6. Frequently Asked Questions (FAQs)

  1. What is the primary purpose of a balance sheet?
    • The primary purpose of a balance sheet is to provide a snapshot of a company’s financial position at a specific moment, showing its assets, liabilities, and equity.
  2. How is the income statement different from the balance sheet?
    • The income statement shows a company’s performance over a period of time by detailing revenues and expenses, while the balance sheet shows the financial position at a specific point in time.
  3. Why is the cash flow statement important?
    • The cash flow statement is important because it provides insight into a company’s cash inflows and outflows, highlighting its ability to generate cash and meet obligations.
  4. How do the income statement and cash flow statement relate to each other?
    • The net income from the income statement is the starting point for the operating activities section of the cash flow statement.
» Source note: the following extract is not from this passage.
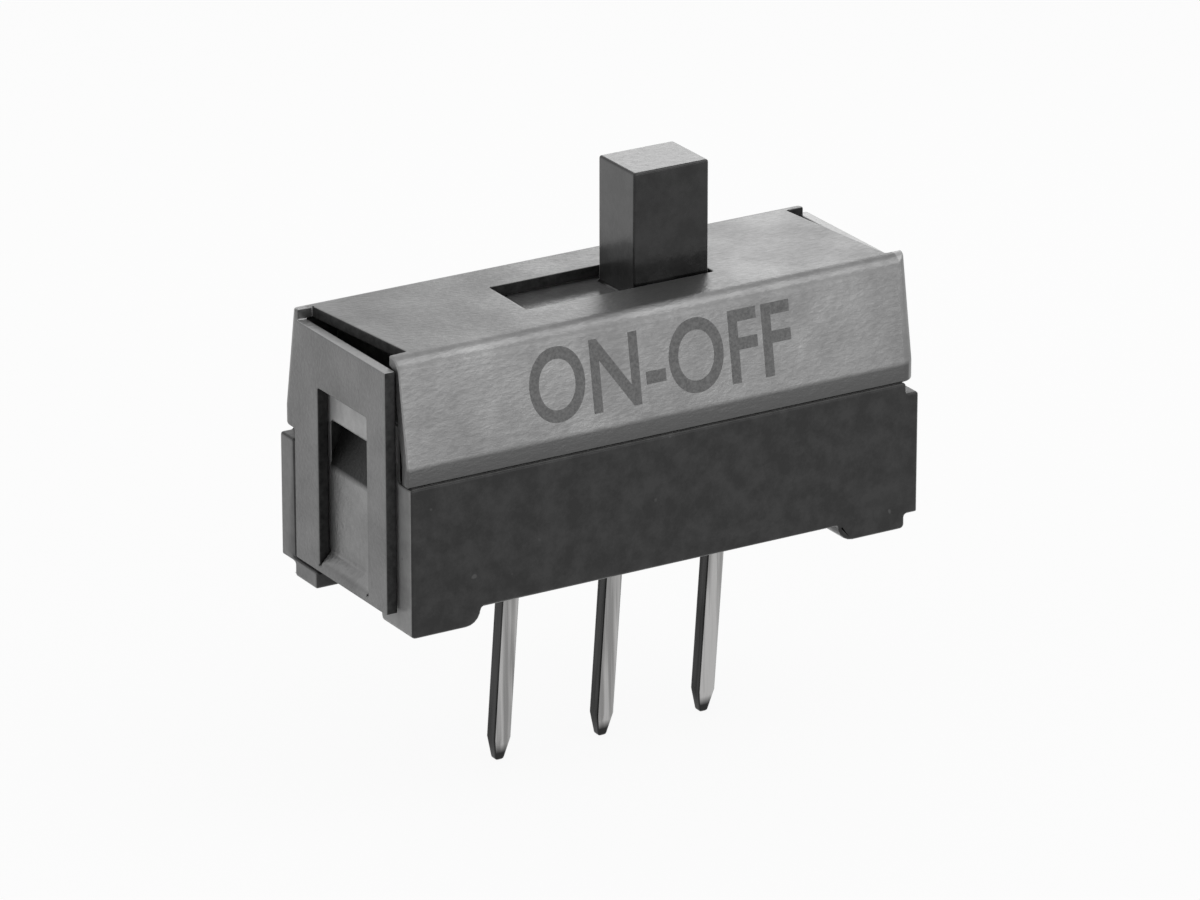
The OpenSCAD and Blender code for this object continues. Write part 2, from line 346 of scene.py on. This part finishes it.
def markCutEdges(mesh):
    # flat strips about as wide as the sheet is thick, apart from level ones and end-facing ones near the
    # corners, which keep the sheet's finish
    look = coverLook
    shape = bmesh.new()
    shape.from_mesh(mesh)
    for group in flatGroups(shape):
        members = set(group)
        rim = sum(edge.calc_length() for face in group for edge in face.edges
                  if not members.issuperset(edge.link_faces))
        width = 2 * sum(face.calc_area() for face in group) / rim
        narrow = look["cutWidth"][0] < width / look["sheet"] < look["cutWidth"][1]
        normal = group[0].normal
        sideY = min(abs(face.calc_center_median().y) for face in group)
        keepsSheetFinish = abs(normal.z) > look["sheetFinishZ"] or (abs(normal.x) > look["sheetFinishX"] and sideY > look["sheetFinishY"])
        if narrow and not keepsSheetFinish:
            for face in group:
                face.material_index = 1
    shape.to_mesh(mesh)
    shape.free()


def makeCover():
    piece = cadCopy("cover", "foldedCover", coverLook["merge"])
    piece.data.materials.append(makeTinnedSheet())
    piece.data.materials.append(makeCutEdge())
    markCutEdges(piece.data)
    addBevel(piece, coverLook)
    plainMesh(piece)
    keepInside(piece, "cover")
    handOver(piece, "housing", "cover_sheet", "cover")


makeCover()
print("cover made")

# Moulded plastic, shared by base and lever
plasticLook = {
    "cloud": (2.1, 5, 0.7), "cloudSpan": (0.4, 0.62), "grainSpan": (0.3, 0.7), "relief": (0.25, 0.012),
    "endFacing": (0.90, 0.98), "endPatches": (0.75, 1),
    "topFacing": (0.9, 0.98), "topPatches": (0.6, 1), "levelLightZ": (4.5, 4.6),
    "dust": 0.05, "speck": (4, 1, 0.4), "speckSpan": (0.76, 0.80),
    "ior": 1.43, "sheenRoughness": 0.33}


def makeMouldedPlastic(name, look, paintEndLight):
    both = plasticLook
    material, tree, shader, place = newFinish(name)
    cloud = ramp(tree, noise(tree, place, both["cloud"]), both["cloudSpan"])
    grain = noise(tree, place, look["grain"])
    colour = blend(tree, cloud, grey(look["dark"]), grey(look["light"]))
    # painted light on the end faces, then on level faces low down
    ends = times(tree, ramp(tree, eitherWay(tree, faceNormal(tree), "X"), both["endFacing"]),
                 ramp(tree, cloud, unit, both["endPatches"]))
    colour = paintEndLight(tree, place, ends, colour)
    # painted light on level faces below the slot's rim, such as the slide's flange seen in the slot
    levelFaceLight = times(tree, ramp(tree, along(tree, faceNormal(tree), "Z"), both["topFacing"]),
                   ramp(tree, along(tree, place, "Z"), both["levelLightZ"], falling),
                   ramp(tree, cloud, unit, both["topPatches"]))
    colour = blend(tree, levelFaceLight, colour, grey(look["levelFaceLight"]))
    # a few pale specks of dust
    speck = ramp(tree, noise(tree, place, both["speck"]), both["speckSpan"])
    colour = blend(tree, speck, colour, grey(both["dust"]))
    tree.links.new(colour, shader.inputs["Base Color"])
    tree.links.new(ramp(tree, grain, both["grainSpan"], look["roughness"]), shader.inputs["Roughness"])
    shader.inputs["IOR"].default_value = both["ior"]
    shader.inputs["Sheen Weight"].default_value = look["haze"]
    shader.inputs["Sheen Roughness"].default_value = both["sheenRoughness"]
    bump(tree, shader, grain, both["relief"])
    return material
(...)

Adjustments are then made for changes in working capital and non-cash items.
  5. Can a company be profitable but still face cash flow issues?
    • Yes, a company can show a profit on its income statement but still face cash flow problems if it has high levels of receivables or if cash is tied up in inventory, resulting in insufficient liquidity to cover immediate expenses.
  6. How often should financial statements be prepared?
    • Financial statements are typically prepared quarterly and annually, but businesses can prepare them more frequently (monthly) for internal management purposes.

Conclusion

Understanding the balance sheet, income statement, and cash flow statement is crucial for anyone looking to manage business finances effectively. Each of these financial statements provides unique insights into different aspects of a company’s financial health. By understanding their individual roles and how they work together, you can gain a clearer picture of where your business stands, how well it is performing, and its ability to sustain and grow over time.